The 1D vertically aligned titania nanorod (TNR) arrays were grown directly onto FTO substrates via a hydrothermal process by hydrolysis of TIP in an IPA/HAc/HCl mixed solvent at 190 °C for 1 h. Fig. 1 shows the top-view and cross-sectional SEM images of the hydrothermally grown TNR arrays. The diameter and length of TNR arrays were controlled by varying the TIP quantity. Typically, an increase in TIP (from 12.5 μL to 50.0 μL) in the growth solution leads to the formation of TNR arrays with larger diameter (from 40 nm to 80 nm, Fig. 1a, c and e) and length (from 120 nm to 850 nm, Fig. 1b, d and f). Notably, all 1D TNRs are uniformly distributed over the entire surface of the FTO and are nearly perpendicular to the substrate, which would be expected to provide a direct pathway for rapid transport of photoinjected electrons toward the FTO front contact.33 The crystal structure of the 1D TNR was consistent with a tetragonal rutile phase (PDF#21-1276) (Fig. S1), similar to the rutile TiO2 nanowire arrays prepared by using a conventional hydrothermal strategy in the presence of HCl.34
image file: c7se00377c-f1.tif
Fig. 1 Top-view and cross-sectional SEM images of 1D RTNR arrays prepared hydrothermally with different TIP quantities showing the evolution of nanorod (NR) diameter and length: (a, b) 12.5 μL TIP (40 nm in diameter and 120 nm in length); (c, d) 25.0 μL TIP (80 nm in diameter and 600 nm in length), and (e, f) 50.0 μL TIP (120 nm in diameter and 850 nm in length).

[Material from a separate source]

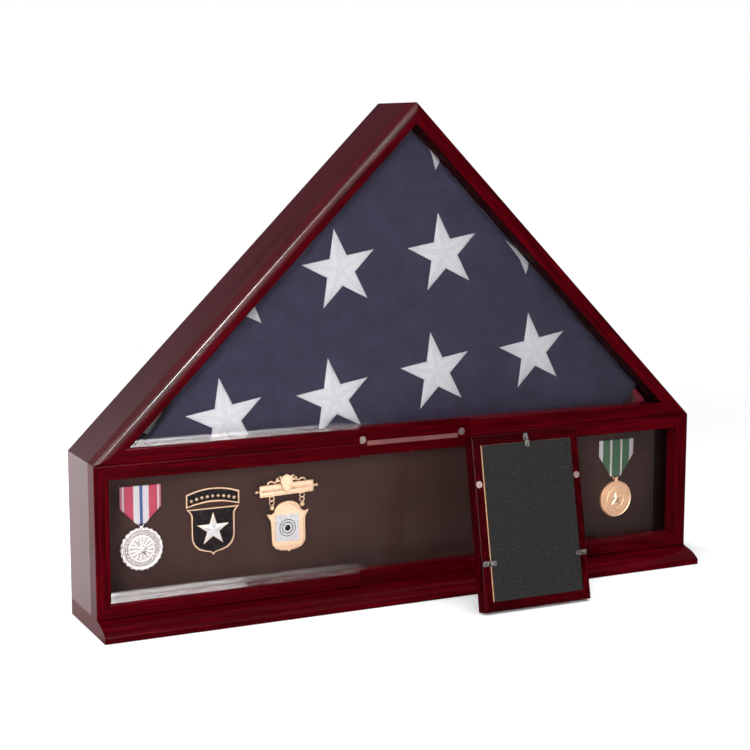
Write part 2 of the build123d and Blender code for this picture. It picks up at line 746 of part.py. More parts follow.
# ================================================================ marksman badge
plate_y = medal_board_y - marksman_stand_off
plate_back = plate_y + marksman_plate / 2
plate_front = plate_y - marksman_plate / 2
ring_x = marksman_ring_spacing / 2
marksman_ring_height = board_middle + marksman_ring_rise
marksman_bar_middle = board_middle + marksman_bar_rise
marksman_crest_top = board_middle + marksman_crest_rise
bar_hole_z = marksman_ring_height + marksman_ring_radius
pendant_hole_z = marksman_ring_height - marksman_ring_radius
pendant_top = marksman_ring_height - pendant_drop
pendant_bottom = pendant_top - pendant_height

with BuildPart() as marksman_bar:
    with BuildSketch(upright(plate_back)):
        with Locations((marksman_x, marksman_bar_middle)):
            RectangleRounded(marksman_bar_width, marksman_bar_height, marksman_bar_corner)
            with Locations((-marksman_bar_width / 2, 0), (marksman_bar_width / 2, 0)):
                Circle(marksman_knob)
        crest_low = marksman_bar_middle
        with BuildLine():
            crest = marksman_crest_width / 2
            Polyline((marksman_x - crest, crest_low), (marksman_x - crest, marksman_crest_top),
                     (marksman_x, marksman_crest_top - marksman_crest_dip), (marksman_x + crest, marksman_crest_top),
                     (marksman_x + crest, crest_low), close=True)
        make_face()
        for x in (marksman_x - ring_x, marksman_x + ring_x):
            with Locations((x, bar_hole_z)):
                Circle(marksman_tab)
                Rectangle(2 * marksman_tab, marksman_bar_middle - bar_hole_z, align=(Align.CENTER, Align.MIN))
                Circle(marksman_ring_hole, mode=Mode.SUBTRACT)
    extrude(amount=marksman_plate)
    with BuildSketch(upright(medal_board_y)):
        with Locations((marksman_x - ring_x, marksman_bar_middle), (marksman_x + ring_x, marksman_bar_middle)):
            Circle(marksman_plate)
    extrude(amount=medal_board_y - plate_back)
write(marksman_bar.part, "marksman_bar")

with BuildPart() as marksman_rings:
    for x in (marksman_x - ring_x, marksman_x + ring_x):
        with Locations(Location(Plane((x, plate_y, marksman_ring_height), z_dir=(1, 0, 0)))):
            Torus(marksman_ring_radius, ring_wire)
write(marksman_rings.part, "marksman_rings")

with BuildPart() as marksman_pendant:
    with BuildSketch(upright(plate_back)):
        with BuildLine():
            edge = pendant_width / 2
            waist = edge - pendant_shoulder
            Polyline((marksman_x - edge, pendant_top - pendant_shoulder), (marksman_x - waist, pendant_top),
                     (marksman_x + waist, pendant_top), (marksman_x + edge, pendant_top - pendant_shoulder),
                     (marksman_x + waist, pendant_top - 2 * pendant_shoulder),
                     (marksman_x + waist, pendant_bottom + 3 * pendant_shoulder),
                     (marksman_x + edge, pendant_bottom + 2 * pendant_shoulder),
                     (marksman_x + waist, pendant_bottom + pendant_shoulder), (marksman_x, pendant_bottom),
                     (marksman_x - waist, pendant_bottom + pendant_shoulder),
                     (marksman_x - edge, pendant_bottom + 2 * pendant_shoulder),
                     (marksman_x - waist, pendant_bottom + 3 * pendant_shoulder),
                     (marksman_x - waist, pendant_top - 2 * pendant_shoulder), close=True)
        make_face()
        for x in (marksman_x - ring_x, marksman_x + ring_x):
            with Locations((x, pendant_hole_z)):
                Circle(marksman_tab)
                Rectangle(2 * marksman_tab, marksman_tab_length, align=(Align.CENTER, Align.MAX))
                Circle(marksman_ring_hole, mode=Mode.SUBTRACT)
    extrude(amount=marksman_plate)
write(marksman_pendant.part, "marksman_pendant")

with BuildPart() as marksman_target:
    with BuildSketch(upright(plate_front)):
        with Locations((marksman_x, pendant_top - target_drop)):
            RectangleRounded(target_width, target_height, target_corner)
    extrude(amount=target_thickness)
write(marksman_target.part, "marksman_target")
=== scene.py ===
# %% [markdown]
# # A folded flag display case
# A cherry-stained wooden case with a gabled window for a folded flag, a long glazed
# compartment of medals below it, and a small picture frame that leans in front, seen
# from its back. The hard parts come ready made from the design. Here they get their
# finishes, and what a design program can't make well is made here: the cloth of the
# flag, the silk ribbons, the struck medals and the papers.

import math

import bmesh
import bpy
from mathutils import Matrix, Vector, noise


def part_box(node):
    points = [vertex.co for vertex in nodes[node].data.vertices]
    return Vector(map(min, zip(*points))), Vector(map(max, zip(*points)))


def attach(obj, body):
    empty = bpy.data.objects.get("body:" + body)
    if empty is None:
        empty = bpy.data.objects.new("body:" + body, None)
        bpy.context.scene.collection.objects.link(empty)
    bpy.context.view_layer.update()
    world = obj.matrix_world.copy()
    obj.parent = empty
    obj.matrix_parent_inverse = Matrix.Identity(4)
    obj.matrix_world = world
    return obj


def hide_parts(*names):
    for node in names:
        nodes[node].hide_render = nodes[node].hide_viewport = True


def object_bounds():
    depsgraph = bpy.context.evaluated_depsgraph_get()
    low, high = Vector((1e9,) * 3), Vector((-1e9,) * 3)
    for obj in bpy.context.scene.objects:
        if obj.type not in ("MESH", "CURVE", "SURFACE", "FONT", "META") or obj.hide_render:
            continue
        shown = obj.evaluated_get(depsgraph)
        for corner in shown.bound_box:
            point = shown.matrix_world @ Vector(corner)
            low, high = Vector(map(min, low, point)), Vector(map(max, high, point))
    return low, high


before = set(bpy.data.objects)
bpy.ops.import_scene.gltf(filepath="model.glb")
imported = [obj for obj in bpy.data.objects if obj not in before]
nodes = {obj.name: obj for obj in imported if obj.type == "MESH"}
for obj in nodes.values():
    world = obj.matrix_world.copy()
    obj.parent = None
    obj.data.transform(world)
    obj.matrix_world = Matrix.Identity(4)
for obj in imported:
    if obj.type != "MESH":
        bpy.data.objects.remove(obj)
cad_low, cad_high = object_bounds()
print(f"{len(nodes)} pieces, box {[round(h - l, 3) for l, h in zip(cad_low, cad_high)]} m")

# %% [markdown]
# ## Where the eye stands
# The camera stands to the left of the case and a little above it, so the left side
# board shows at a slant. A long lens keeps the uprights almost parallel. The angles are
# kept as a turn about the vertical and a dip below the horizon, which is how a tripod
# head is read.

# %% The camera
EYE = Vector((-0.7414, -1.4841, 0.4610))
EYE_TURN = math.radians(25.78)
EYE_DIP = math.radians(8.31)
LENS = 79.39

scene = bpy.context.scene
camera = bpy.data.objects.new("camera", bpy.data.cameras.new("camera"))
camera.data.lens = LENS
camera.data.sensor_width = 36.0
camera.data.clip_start = 0.05
camera.location = EYE
camera.rotation_euler = (math.pi / 2 - EYE_DIP, 0, -EYE_TURN)
scene.collection.objects.link(camera)
scene.camera = camera
print(f"camera {LENS} mm at {tuple(EYE)}")

# %% [markdown]
# ## Small tools
# Every finish below is a few nodes wired to one Principled shader, and most shapes are
# short lists of points. A few helpers keep that readable: they add a node and fill its
# sockets by name, start a finish, stretch a noise along the grain, and turn points and
# faces into a piece.

# %% Helpers for nodes and meshes
def srgb(red, green, blue):
    """A colour given from 0 to 255, as the linear values that shaders use."""
    def linear(value):
        share = value / 255
        return share / 12.92 if share <= 0.04045 else ((share + 0.055) / 1.055) ** 2.4
    return (linear(red), linear(green), linear(blue), 1)


def node(tree, kind, settings=None, **inputs):
    """A shader node with its settings, and its inputs filled or wired by name."""
    made = tree.nodes.new("ShaderNode" + kind)
    for key, value in (settings or {}).items():
        setattr(made, key, value)
    for key, value in inputs.items():
        name = int(key[1:]) if key[0] == "_" else key.replace("_", " ")
        if isinstance(value, bpy.types.NodeSocket):
            tree.links.new(value, made.inputs[name])
        else:
            made.inputs[name].default_value = value
    return made


def calc(tree, operation, first, second=0.0, third=0.0):
    """The result socket of one sum."""
    made = node(tree, "Math", {"operation": operation}, _0=first, _1=second, _2=third)
    return made.outputs[0]


def soft_step(tree, value, start, end):
    """0 before start, 1 past end, and a smooth slope between; start may be the larger."""
    made = node(tree, "MapRange", {"interpolation_type": "SMOOTHSTEP"}, Value=value, _1=start, _2=end)
    return made.outputs[0]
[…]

Preliminary studies of the photovoltaic performances of PSCs based on 1D RTNR arrays with different lengths were carried out and the corresponding photovoltaic parameters are presented in Table S1. In general, the PCE increased with the increase of the RTNR length from 120 nm to 600 nm. But the PSC based on a longer RTNR (∼850 nm) exhibited decreased PCE, which is believed to be due to a declined charge generation efficiency, increased charge transport resistance as well as increased charge recombination.35 Overall, an optimal PCE of 11.15% was achieved for the PSC made from ∼600 nm long 1D RTNR.

The optimal ∼600 nm long 1D RTNR with open rod-to-rod space was subjected to a subsequent solution-processed step to construct 3D nanoarrays. As depicted in the schematic of the fabrication process in Fig. 2a, starting from the 1D vertically aligned RTNR arrays, a series of 3D array architectures (RTNR@RTB, RTNR@ATB and RTNR@Am-TB) consisting of nanorod backbones and numerous nano-branches of distinct crystal phases were formed. XRD patterns in Fig. S1 show the enhanced rutile phase characteristic peak intensities for the RTNR@RTB when compared with pristine RTNR, and mixed rutile/anatase for the RTNR@ATB, while the peak intensities were unchanged for the RTNR@Am-TB. The growth of the RTB occurred in a TiCl3/H2O/HCl solution at 80 °C for 2 h,30 ATB in a PTO/H2O/IPA/DEG solution at 190 °C for 3 h,12 and Am-TB in a PTO/H2O solution at 90 °C for 3 h.31 The crystal phase of the different TiO2 branches have been confirmed here, Fig. S1, and further evidence is given in the previous reports.12,30,31 Specifically, it should be noted that the growth of TiO2 branches at low temperature (90 °C for 3 h, that were not annealed further) lead to the formation of amorphous TiO2, which was observed in our previous work.31 These routes for the preparation of TiO2 nanostructures with different crystal phases allow the formation of branched nanoarrays with engineered surfaces. The nano-branch density and coverage can be adjusted by varying the TiCl3 or PTO concentration, as can be seen in Fig. S2–S4. The photovoltaic performance of PSCs based on these TiO2 array ETLs prepared with varying TiCl3 or PTO concentration are also summarized in Tables S2–S4. The optimal morphology was achieved by using 0.2 mL TiCl3 for the RTNR@RTB, 12.5 mg PTO for RTNR@ATB or 200 mg PTO for RTNR@Am-TB.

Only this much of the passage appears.